Calliope crossed her arms. “We know the truth. Our parents told us.”

“Does your mom really not have a house?” Cricket asked. “Is that why you can’t live with her?”

It was one of the most shameful moments of my childhood. So when my classmates began asking, I kept it simple: “I don’t know who she is. I’ve never met her.” I became a regular adoption story, a boring one. Having two fathers isn’t an issue here. But a few years ago, Cricket and I were watching television when he turned to me and unexpectedly asked, “Why do you pretend like you don’t have a mom?”

I squirmed. “Huh?”

Cricket was messing with a paper clip, bending it into a complicated shape. “I mean, she’s okay now. Right?” He meant sober, and she had been for a year. But she was still Norah.

I just

looked

at him.

And I could see him remembering the past. The Bells had heard my screaming birth mother for years, whenever she’d show up wasted and unannounced.

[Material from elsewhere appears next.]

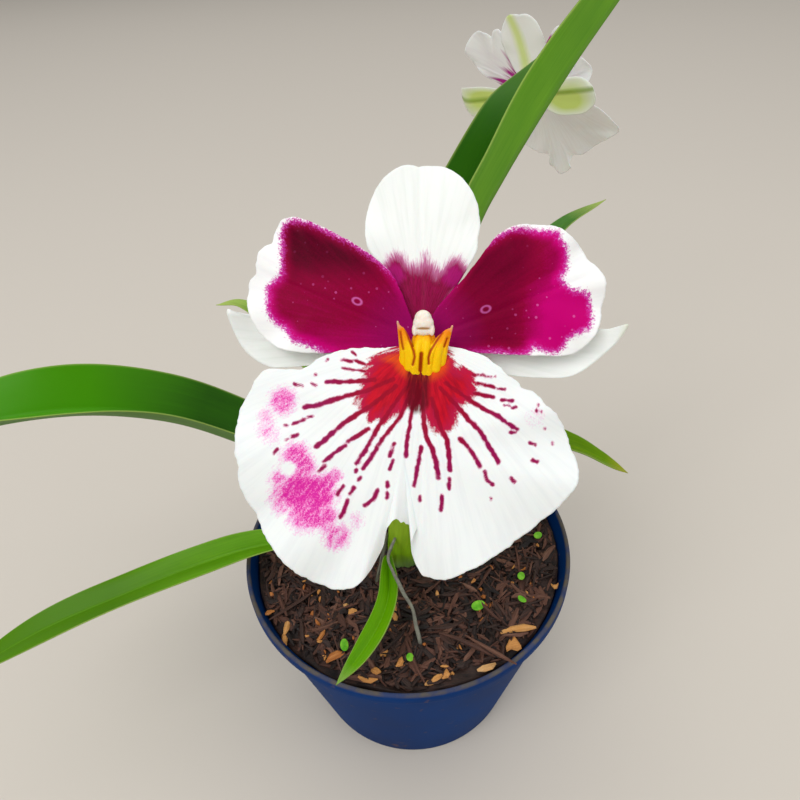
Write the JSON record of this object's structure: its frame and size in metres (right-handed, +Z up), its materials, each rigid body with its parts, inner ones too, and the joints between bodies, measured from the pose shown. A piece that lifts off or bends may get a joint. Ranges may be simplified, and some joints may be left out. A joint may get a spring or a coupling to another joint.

He lowered his eyes and dropped the subject.

I’m grateful that my genetics don’t bother Max. His father is a mean drunk who lives in a dangerous neighborhood of Oakland, and he doesn’t even know where his mother lives. If anything, Norah makes my relationship with Max stronger. We understand each other.

I leave Andy and head back upstairs. Through my window, I notice Calliope has left Cricket’s bedroom. He’s pacing. My torn pattern mocks me. The sumptuous, pale blue fabrics stacked on my sewing table have lost their luster. I touch them gently. They’re still soft. They still hold the promise of something better.